My coordinator gave me a ball park number to be chosen of 30%. So who knows, maybe the current numbers are better than the averages overall. Or maybe it's just close enough, because really, it doesn't change anything other than satisfying my curiosity.

Sunday, July 20, 2014

Things I'll never get used to: Being put on a put on a pedestal by premeds.

I went to the gym tonight to get back in the swing of things. Nothing major, just the good ol' standby of legs and back. I met some undergrads there in the all too familiar scenario of a couple of guys who have a plan and are taking charge of their work out, and a tag along chick who is confused as hell, but doesn't want to step on anyone's toes or ask for too much help, so she takes it extra easy on her body and just sort of plays around with things that aren't going to get her results.

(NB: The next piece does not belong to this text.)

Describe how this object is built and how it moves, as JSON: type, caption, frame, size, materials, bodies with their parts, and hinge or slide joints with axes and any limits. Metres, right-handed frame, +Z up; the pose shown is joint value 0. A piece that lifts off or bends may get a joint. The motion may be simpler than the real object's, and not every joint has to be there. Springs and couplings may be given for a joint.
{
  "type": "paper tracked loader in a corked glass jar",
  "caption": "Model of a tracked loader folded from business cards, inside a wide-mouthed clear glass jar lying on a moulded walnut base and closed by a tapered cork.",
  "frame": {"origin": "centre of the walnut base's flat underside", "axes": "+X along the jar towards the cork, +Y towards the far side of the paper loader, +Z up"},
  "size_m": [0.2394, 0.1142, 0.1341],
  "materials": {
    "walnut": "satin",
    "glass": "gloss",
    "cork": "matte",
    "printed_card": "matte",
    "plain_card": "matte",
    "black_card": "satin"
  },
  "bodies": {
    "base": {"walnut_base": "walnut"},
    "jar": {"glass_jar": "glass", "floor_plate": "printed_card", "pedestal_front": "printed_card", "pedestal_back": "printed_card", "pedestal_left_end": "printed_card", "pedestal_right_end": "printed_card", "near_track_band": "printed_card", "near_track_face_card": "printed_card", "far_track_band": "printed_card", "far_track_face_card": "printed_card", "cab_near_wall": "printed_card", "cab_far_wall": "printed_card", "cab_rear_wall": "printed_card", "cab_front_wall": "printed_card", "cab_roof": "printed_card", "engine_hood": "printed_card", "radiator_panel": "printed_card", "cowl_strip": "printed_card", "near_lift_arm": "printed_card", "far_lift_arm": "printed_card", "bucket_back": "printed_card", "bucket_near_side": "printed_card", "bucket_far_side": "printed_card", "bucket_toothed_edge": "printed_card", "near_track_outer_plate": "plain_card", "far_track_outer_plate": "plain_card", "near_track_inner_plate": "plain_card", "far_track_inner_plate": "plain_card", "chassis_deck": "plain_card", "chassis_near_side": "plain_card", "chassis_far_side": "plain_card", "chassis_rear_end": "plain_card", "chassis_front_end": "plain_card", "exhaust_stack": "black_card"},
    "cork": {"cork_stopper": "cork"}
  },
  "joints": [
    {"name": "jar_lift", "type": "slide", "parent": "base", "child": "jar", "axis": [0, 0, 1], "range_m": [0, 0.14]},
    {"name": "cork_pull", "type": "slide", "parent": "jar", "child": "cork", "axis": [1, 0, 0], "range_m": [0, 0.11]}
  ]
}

But their cage was right next to mine, and I could see she looked uncomfortable and appologetic that the guys were loading 45s when she needed much less. The guys didn't mind, clearly they were happy to have their friend along for an activity they enjoyed. When she offered to go off and get one of the smaller bars, I had to speak up.

"Hey. You can work into my sets. I'm doing a light load today and not going any higher than this". My bar had 10s.

I knew what was going to happen next. She didn't feel like she belonged in the space. So she tried to isolate herself further by offering to just wait until a new rack opened up. There was some more discomfort with if she could lift the bar or not, because she didn't know how much it weighed.

"Come on. I'll teach you. I can tell you're definitely strong enough to lift 45lbs. You'll be surprised at how powerful you can become"

She agreed and she stated that she was an APK major so she should learn how to do this. Which was cool, and I let her know that I did that in undergrad. Which leads the conversation about what I'm doing now, med school. Sure enough, she was taking MCAT in 3 days. Yeah. That's a lot for the mind and enough pressure to make you carry insecurity into every situation. Could or could not be the case today, but you've got to give people the benefit of the doubt.

So I spent a little longer at the gym, and went through my favorite leg exercises with her. Taught her about strong lifts 5x5 and let her know she could always seek me out if she saw me at the gym. And this woman was so excited her eyes were just completely lit up. She had some friends come by and told them I was her personal trainer. Which made it my turn to get embarrassed and down play myself. Then she follows it up by telling them I had her major, I'm a doctor, and her inspiration for the evening. Woah. That's a lot. Hey, med student, not doctor. Looks like it's time to start my set.

It's eye opening to step outside of the medical hierarchy where you are an annoying time sink, and have pre-meds look at you like you're some sort of goddess. The role model living. 5 or 6 years ago I was in her spot, putting people on pedestals, rubbing my own face in the dirt, and living on such high alert and suffocating self doubt that I couldn't write my personal statement without freezing. When I had to force it done, I got blasted drunk, and went into a hysterical fit of crying and typing at the same time. Oh yeah. I was a mess.

But I'm here now! Clearly life moves on.

And she'll do great. She's pulling 36's on her practice tests and her applications are only waiting on this one score.

It was good to have that perspective of how far I've come. Because I still freeze up and get nervous when I think about this up and coming match process. Same crap, maybe I'm just a little too burnt out now to get as intense about it. Or this is some form of maturity. Who knows.